Set task: Exclude the pictures, then copy all remaining records exactly.

CAD and scene scripts:
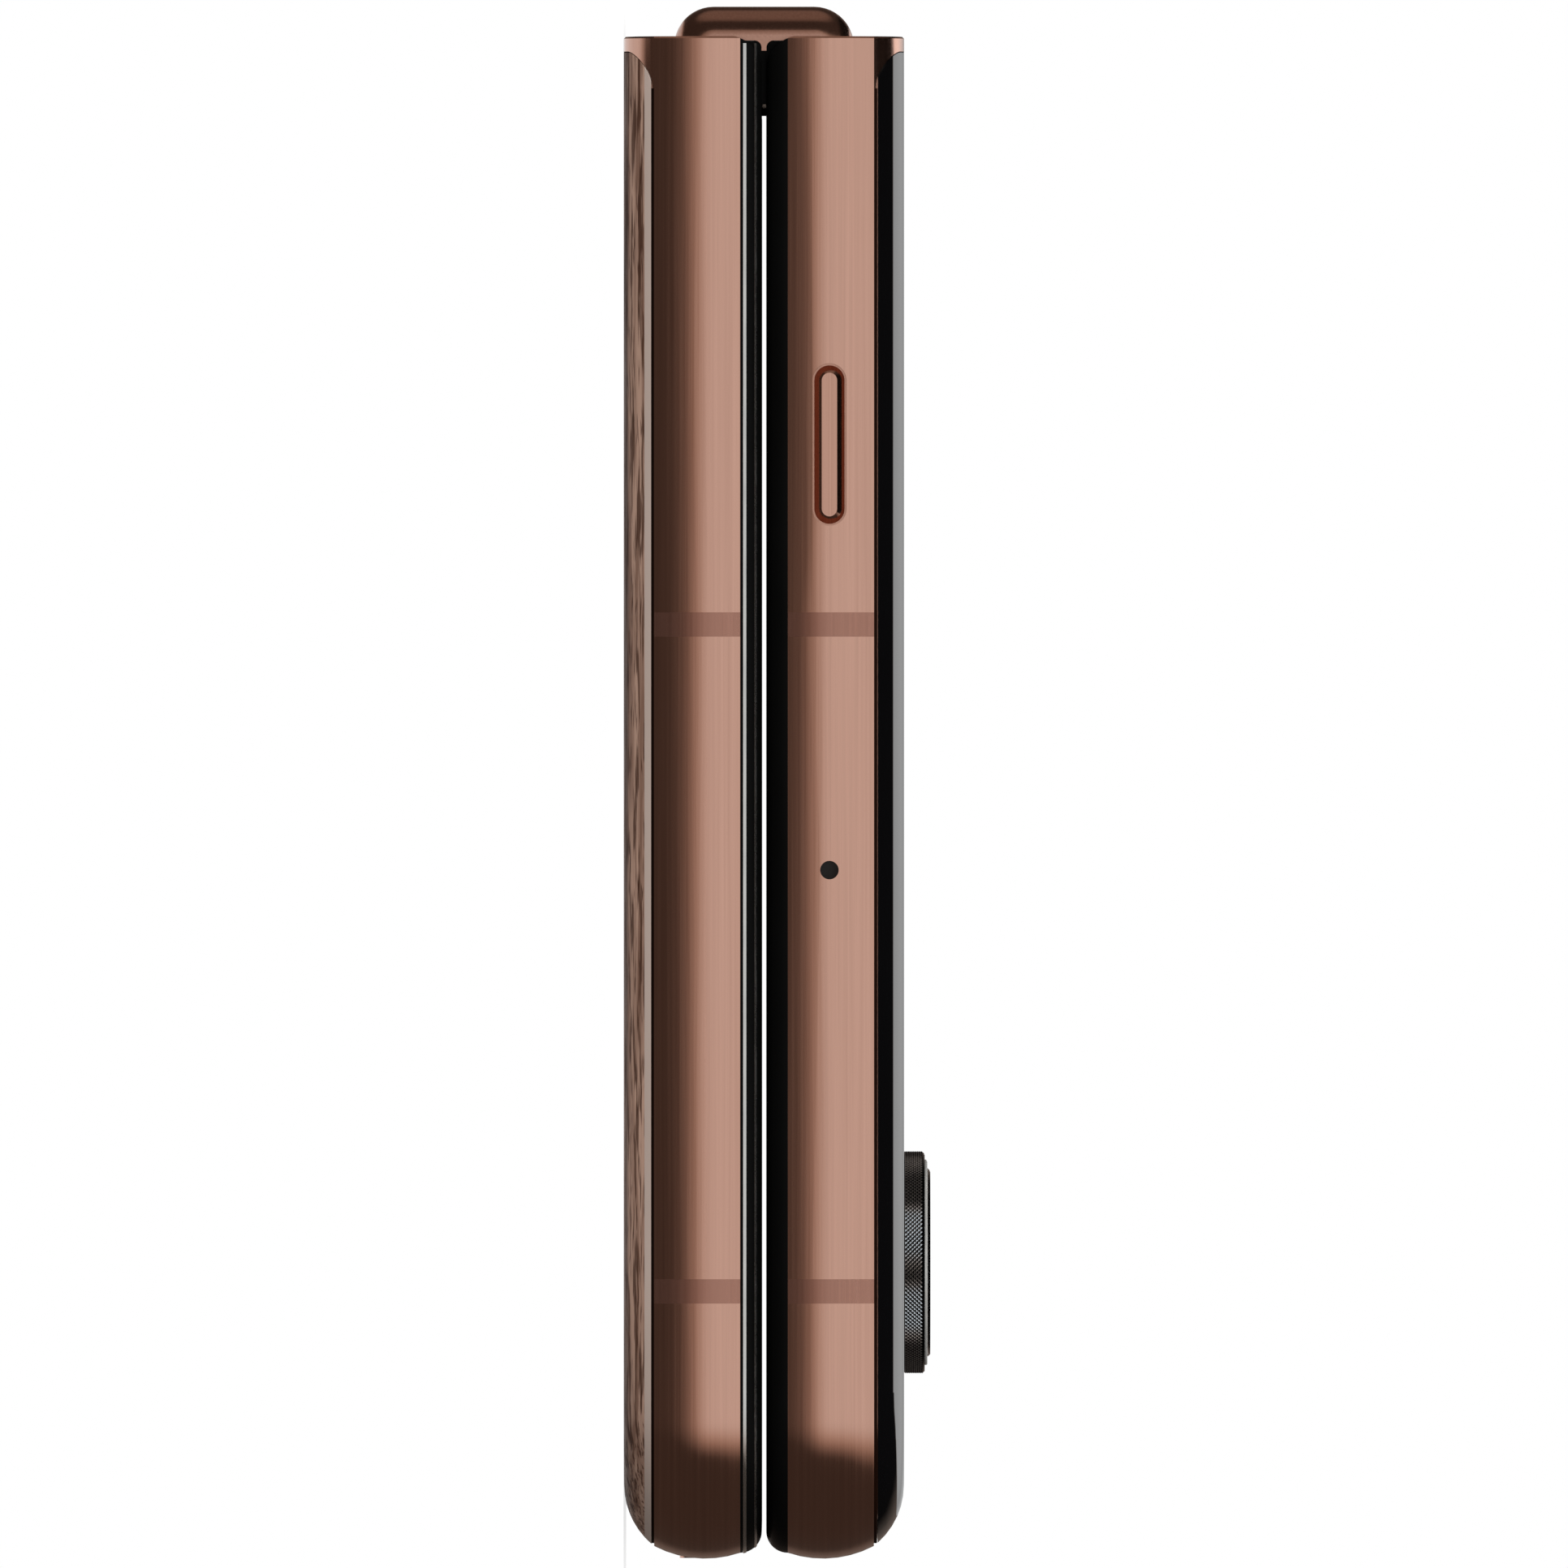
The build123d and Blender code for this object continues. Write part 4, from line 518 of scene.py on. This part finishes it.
lensLook = {  # in millimetres
    "rim": 5.3, "top": 16.72, "steps": 6, "first": 5.0, "stepIn": 0.4, "stepDown": 0.085, "stepHeight": 0.06,
    "stop": ((2.75, 16.2), (2.75, 16.12), (2.6, 16.12)), "baffleColumns": 96,
    "domeReach": 2.62, "domeRise": 0.34, "domeFoot": 15.98, "domeRows": 12, "columns": 72,
    "collar": ((1.62, 16.31), (1.62, 16.36), (1.5, 16.38), (1.42, 16.34), (1.42, 16.28)),
}


def inMillimetres(profile):
    return [(radius * mm, height * mm) for radius, height in profile]


def lensStack(name, centre):
    # stepped black baffle and a coated element below the flat window
    look = lensLook
    body, columns = "cover_half", look["columns"]
    steps = [(look["rim"], look["top"])]
    for i in range(look["steps"]):
        radius, height = look["first"] - look["stepIn"] * i, look["top"] - look["stepDown"] * i
        steps += [(radius, height), (radius, height - look["stepHeight"])]
    steps += look["stop"]
    turnPiece(
        name + "_baffle", inMillimetres(steps), centre, look["baffleColumns"], materials["modulePlastic"],
        body,
    )
    rise, reach, foot = look["domeRise"] * mm, look["domeReach"] * mm, look["domeFoot"] * mm
    ball = (reach * reach + rise * rise) / (2 * rise)
    dome = []
    for i in range(look["domeRows"] + 1):
        radius = reach * (1 - i / look["domeRows"])
        dome.append((radius, foot + rise - ball + sqrt(ball * ball - radius * radius)))
    turnPiece(name + "_element", dome, centre, columns, materials["lensCoating"], body)
    collar = inMillimetres(look["collar"])
    turnPiece(name + "_collar", collar, centre, columns, materials["screwSteel"], body)


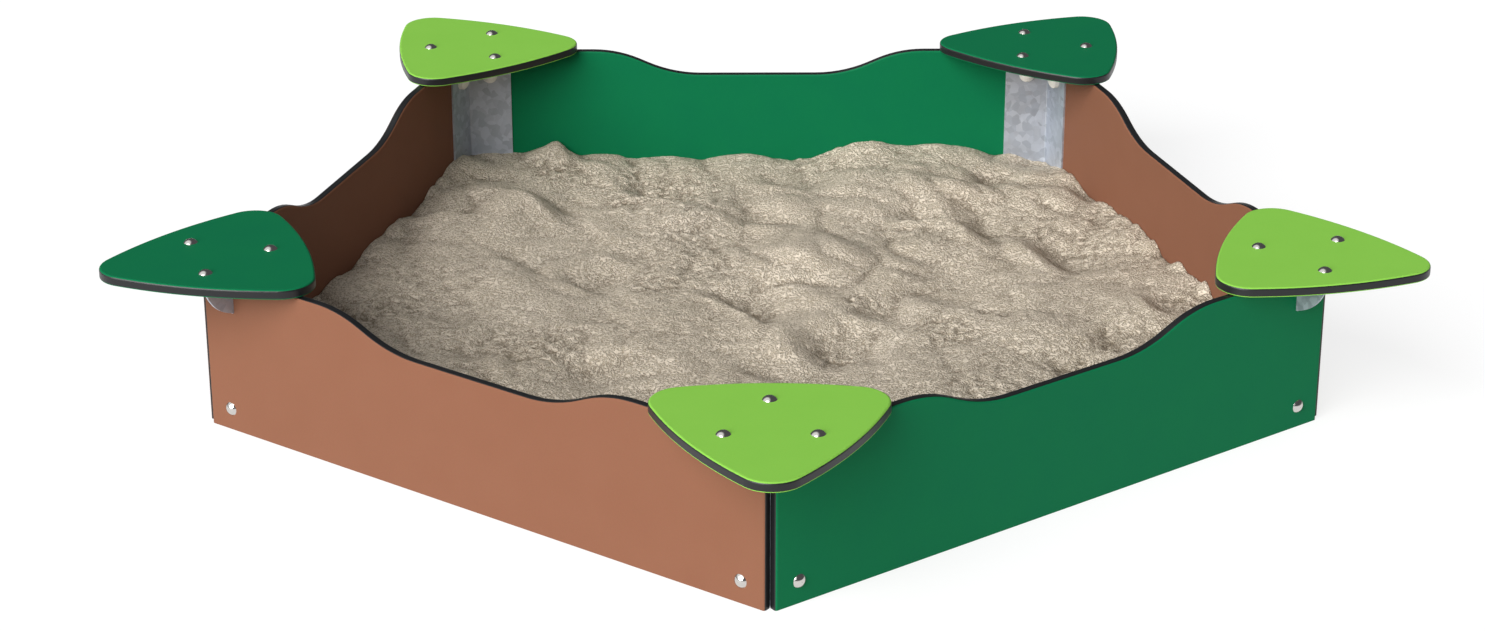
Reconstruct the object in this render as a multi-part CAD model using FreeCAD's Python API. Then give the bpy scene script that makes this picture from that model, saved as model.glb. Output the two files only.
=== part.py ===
import FreeCAD, Part
import math
import os
from FreeCAD import Matrix, Placement, Rotation, Vector

# Five-sided sandbox: five boards stand on the ground round a bed of sand, and a seat lies on each corner.
# Millimetres, +Z up.  The origin is the middle of the five sides, on the ground.  One corner points to -Y.

# ---- driving dimensions ----
SIDES = 5
board_side = 1360.0          # corner to corner, measured on the outer faces
board_height = 328.5         # at the ends of a board
board_thickness = 19.0
end_gap = 1.0                # air between the rounded inner edges of two neighbouring boards
edge_round = 5.0             # routed edges of boards, and the upper edge of a seat
board_corner_round = 12.0    # top corners of a board, seen from the front

dip_depth = 57.0             # how far the middle of a board's top edge lies below its ends
dip_flat = 263.0             # level stretch in the middle of the dip
dip_radius = 294.0           # hollow curve at the foot of each shoulder
crest_radius = 259.0         # rounded curve at the top of each shoulder
shoulder_slope = 24.0        # steepest part of a shoulder, in degrees

seat_thickness = 19.0
seat_under_round = 1.5       # lower edge of a seat
seat_gap = 2.5               # air between a board's top edge and the seat
seat_inset = 49.0            # seat centre, inside the corner of the outer faces
seat_side_reach = 165.7      # seat centre to the middle of a side
seat_tip_reach = 238.1       # seat centre to the tip of a rounded corner
seat_tip_radius = 63.6
seat_bolt_circle = 189.0     # three bolts round the seat centre

plate = 4.0                  # galvanised steel plate
bend_inside = 3.0            # inner bend radius of the corner angles
flange_margin = 47.5         # from the board bolts to the free edge of a corner angle's flange
nose_radius = 15.0           # rounded corners of the shelf that is welded in the corner angle
nose_half_width = 24.0
shelf_side = 78.0            # how far the shelf runs along each flange

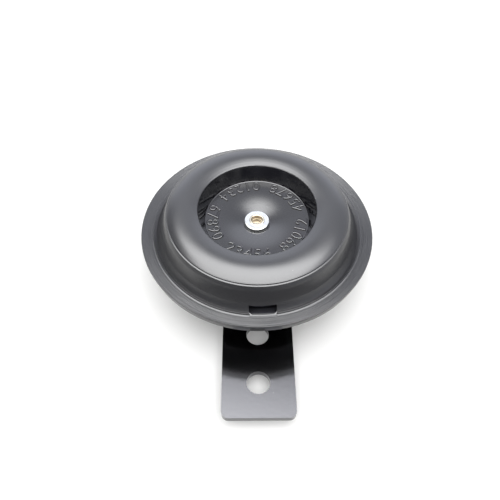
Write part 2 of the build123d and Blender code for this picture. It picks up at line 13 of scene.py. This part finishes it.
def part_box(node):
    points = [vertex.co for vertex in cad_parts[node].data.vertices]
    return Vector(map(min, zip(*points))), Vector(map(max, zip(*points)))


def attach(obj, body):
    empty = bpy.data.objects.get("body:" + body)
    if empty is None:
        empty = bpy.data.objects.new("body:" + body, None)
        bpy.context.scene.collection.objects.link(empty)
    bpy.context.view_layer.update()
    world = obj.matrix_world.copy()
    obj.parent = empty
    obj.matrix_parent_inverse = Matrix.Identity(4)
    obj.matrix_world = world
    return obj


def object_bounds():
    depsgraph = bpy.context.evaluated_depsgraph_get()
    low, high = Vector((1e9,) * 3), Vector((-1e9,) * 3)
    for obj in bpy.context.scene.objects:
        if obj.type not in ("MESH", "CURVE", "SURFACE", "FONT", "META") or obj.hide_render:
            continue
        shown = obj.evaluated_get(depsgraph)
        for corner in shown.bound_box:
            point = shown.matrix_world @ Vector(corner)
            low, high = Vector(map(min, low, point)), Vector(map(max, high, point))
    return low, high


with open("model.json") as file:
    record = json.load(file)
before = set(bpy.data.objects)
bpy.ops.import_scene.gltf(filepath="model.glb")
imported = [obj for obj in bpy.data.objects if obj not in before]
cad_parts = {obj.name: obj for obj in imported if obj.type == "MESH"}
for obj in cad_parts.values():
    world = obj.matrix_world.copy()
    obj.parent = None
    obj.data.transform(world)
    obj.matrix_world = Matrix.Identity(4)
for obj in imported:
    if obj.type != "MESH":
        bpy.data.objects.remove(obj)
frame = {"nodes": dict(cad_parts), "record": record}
cad_low, cad_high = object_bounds()
nodes = frame["nodes"]
mm = 0.001

# ---- places on the horn --------------------------------------------------------------------------
washer_low, washer_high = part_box("rivet_washer")
rivet_top_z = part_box("centre_rivet")[1].z
axis_x = (washer_low.x + washer_high.x) / 2
axis_y = (washer_low.y + washer_high.y) / 2
washer_shade_top_z = washer_high.z - 0.3 * mm    # the washer's side gets painted shade up to here
rivet_bore_depth = 1.7 * mm
ring_z = cad_low.z + 26.8 * mm              # outer edge of the cover's flat ring
ring_outer_r = 35.0 * mm
ring_inner_r = 31.3 * mm
ring_dish = 0.65 * mm                       # what the ring falls by, inwards over the dish's width
ring_dish_width = 3.75 * mm
recess_edge_z = ring_z + 3.45 * mm          # outer edge of the recess floor
recess_slope = 0.0333                       # the recess floor falls towards the washer
recess_floor_r = 15.5 * mm
recess_rim_r = 17.2 * mm
port_w = 7.6 * mm
port_top_z = ring_z + 1.35 * mm
port_turn = radians(2.3)
blend = 0.1 * mm                            # one finish passes into the next over about this
near_black = (0.004, 0.004, 0.006)

# ---- moulded numbers -----------------------------------------------------------------------------
number_places = 30
number_group = 6                            # the last place of each group is blank
number_size = 4.9 * mm
number_foot_r = 14.95 * mm

# ---- lights --------------------------------------------------------------------------------------
key_level = 2.5
key_size = 0.62
key_place = (0.01, -0.28, 0.92)
softbox_level = 7.0
softbox_size = (2.5, 2.0)
softbox_place = (-0.10, -0.48, 0.93)
softbox_turn = radians(-13)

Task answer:
The build123d and Blender code for this object continues. Write part 4, from line 518 of scene.py on. This part finishes it.
lensLook = {  # in millimetres
    "rim": 5.3, "top": 16.72, "steps": 6, "first": 5.0, "stepIn": 0.4, "stepDown": 0.085, "stepHeight": 0.06,
    "stop": ((2.75, 16.2), (2.75, 16.12), (2.6, 16.12)), "baffleColumns": 96,
    "domeReach": 2.62, "domeRise": 0.34, "domeFoot": 15.98, "domeRows": 12, "columns": 72,
    "collar": ((1.62, 16.31), (1.62, 16.36), (1.5, 16.38), (1.42, 16.34), (1.42, 16.28)),
}


def inMillimetres(profile):
    return [(radius * mm, height * mm) for radius, height in profile]


def lensStack(name, centre):
    # stepped black baffle and a coated element below the flat window
    look = lensLook
    body, columns = "cover_half", look["columns"]
    steps = [(look["rim"], look["top"])]
    for i in range(look["steps"]):
        radius, height = look["first"] - look["stepIn"] * i, look["top"] - look["stepDown"] * i
        steps += [(radius, height), (radius, height - look["stepHeight"])]
    steps += look["stop"]
    turnPiece(
        name + "_baffle", inMillimetres(steps), centre, look["baffleColumns"], materials["modulePlastic"],
        body,
    )
    rise, reach, foot = look["domeRise"] * mm, look["domeReach"] * mm, look["domeFoot"] * mm
    ball = (reach * reach + rise * rise) / (2 * rise)
    dome = []
    for i in range(look["domeRows"] + 1):
        radius = reach * (1 - i / look["domeRows"])
        dome.append((radius, foot + rise - ball + sqrt(ball * ball - radius * radius)))
    turnPiece(name + "_element", dome, centre, columns, materials["lensCoating"], body)
    collar = inMillimetres(look["collar"])
    turnPiece(name + "_collar", collar, centre, columns, materials["screwSteel"], body)


Reconstruct the object in this render as a multi-part CAD model using FreeCAD's Python API. Then give the bpy scene script that makes this picture from that model, saved as model.glb. Output the two files only.
=== part.py ===
import FreeCAD, Part
import math
import os
from FreeCAD import Matrix, Placement, Rotation, Vector

# Five-sided sandbox: five boards stand on the ground round a bed of sand, and a seat lies on each corner.
# Millimetres, +Z up.  The origin is the middle of the five sides, on the ground.  One corner points to -Y.

# ---- driving dimensions ----
SIDES = 5
board_side = 1360.0          # corner to corner, measured on the outer faces
board_height = 328.5         # at the ends of a board
board_thickness = 19.0
end_gap = 1.0                # air between the rounded inner edges of two neighbouring boards
edge_round = 5.0             # routed edges of boards, and the upper edge of a seat
board_corner_round = 12.0    # top corners of a board, seen from the front

dip_depth = 57.0             # how far the middle of a board's top edge lies below its ends
dip_flat = 263.0             # level stretch in the middle of the dip
dip_radius = 294.0           # hollow curve at the foot of each shoulder
crest_radius = 259.0         # rounded curve at the top of each shoulder
shoulder_slope = 24.0        # steepest part of a shoulder, in degrees

seat_thickness = 19.0
seat_under_round = 1.5       # lower edge of a seat
seat_gap = 2.5               # air between a board's top edge and the seat
seat_inset = 49.0            # seat centre, inside the corner of the outer faces
seat_side_reach = 165.7      # seat centre to the middle of a side
seat_tip_reach = 238.1       # seat centre to the tip of a rounded corner
seat_tip_radius = 63.6
seat_bolt_circle = 189.0     # three bolts round the seat centre

plate = 4.0                  # galvanised steel plate
bend_inside = 3.0            # inner bend radius of the corner angles
flange_margin = 47.5         # from the board bolts to the free edge of a corner angle's flange
nose_radius = 15.0           # rounded corners of the shelf that is welded in the corner angle
nose_half_width = 24.0
shelf_side = 78.0            # how far the shelf runs along each flange

Write part 2 of the build123d and Blender code for this picture. It picks up at line 13 of scene.py. This part finishes it.
def part_box(node):
    points = [vertex.co for vertex in cad_parts[node].data.vertices]
    return Vector(map(min, zip(*points))), Vector(map(max, zip(*points)))


def attach(obj, body):
    empty = bpy.data.objects.get("body:" + body)
    if empty is None:
        empty = bpy.data.objects.new("body:" + body, None)
        bpy.context.scene.collection.objects.link(empty)
    bpy.context.view_layer.update()
    world = obj.matrix_world.copy()
    obj.parent = empty
    obj.matrix_parent_inverse = Matrix.Identity(4)
    obj.matrix_world = world
    return obj


def object_bounds():
    depsgraph = bpy.context.evaluated_depsgraph_get()
    low, high = Vector((1e9,) * 3), Vector((-1e9,) * 3)
    for obj in bpy.context.scene.objects:
        if obj.type not in ("MESH", "CURVE", "SURFACE", "FONT", "META") or obj.hide_render:
            continue
        shown = obj.evaluated_get(depsgraph)
        for corner in shown.bound_box:
            point = shown.matrix_world @ Vector(corner)
            low, high = Vector(map(min, low, point)), Vector(map(max, high, point))
    return low, high


with open("model.json") as file:
    record = json.load(file)
before = set(bpy.data.objects)
bpy.ops.import_scene.gltf(filepath="model.glb")
imported = [obj for obj in bpy.data.objects if obj not in before]
cad_parts = {obj.name: obj for obj in imported if obj.type == "MESH"}
for obj in cad_parts.values():
    world = obj.matrix_world.copy()
    obj.parent = None
    obj.data.transform(world)
    obj.matrix_world = Matrix.Identity(4)
for obj in imported:
    if obj.type != "MESH":
        bpy.data.objects.remove(obj)
frame = {"nodes": dict(cad_parts), "record": record}
cad_low, cad_high = object_bounds()
nodes = frame["nodes"]
mm = 0.001

# ---- places on the horn --------------------------------------------------------------------------
washer_low, washer_high = part_box("rivet_washer")
rivet_top_z = part_box("centre_rivet")[1].z
axis_x = (washer_low.x + washer_high.x) / 2
axis_y = (washer_low.y + washer_high.y) / 2
washer_shade_top_z = washer_high.z - 0.3 * mm    # the washer's side gets painted shade up to here
rivet_bore_depth = 1.7 * mm
ring_z = cad_low.z + 26.8 * mm              # outer edge of the cover's flat ring
ring_outer_r = 35.0 * mm
ring_inner_r = 31.3 * mm
ring_dish = 0.65 * mm                       # what the ring falls by, inwards over the dish's width
ring_dish_width = 3.75 * mm
recess_edge_z = ring_z + 3.45 * mm          # outer edge of the recess floor
recess_slope = 0.0333                       # the recess floor falls towards the washer
recess_floor_r = 15.5 * mm
recess_rim_r = 17.2 * mm
port_w = 7.6 * mm
port_top_z = ring_z + 1.35 * mm
port_turn = radians(2.3)
blend = 0.1 * mm                            # one finish passes into the next over about this
near_black = (0.004, 0.004, 0.006)

# ---- moulded numbers -----------------------------------------------------------------------------
number_places = 30
number_group = 6                            # the last place of each group is blank
number_size = 4.9 * mm
number_foot_r = 14.95 * mm

# ---- lights --------------------------------------------------------------------------------------
key_level = 2.5
key_size = 0.62
key_place = (0.01, -0.28, 0.92)
softbox_level = 7.0
softbox_size = (2.5, 2.0)
softbox_place = (-0.10, -0.48, 0.93)
softbox_turn = radians(-13)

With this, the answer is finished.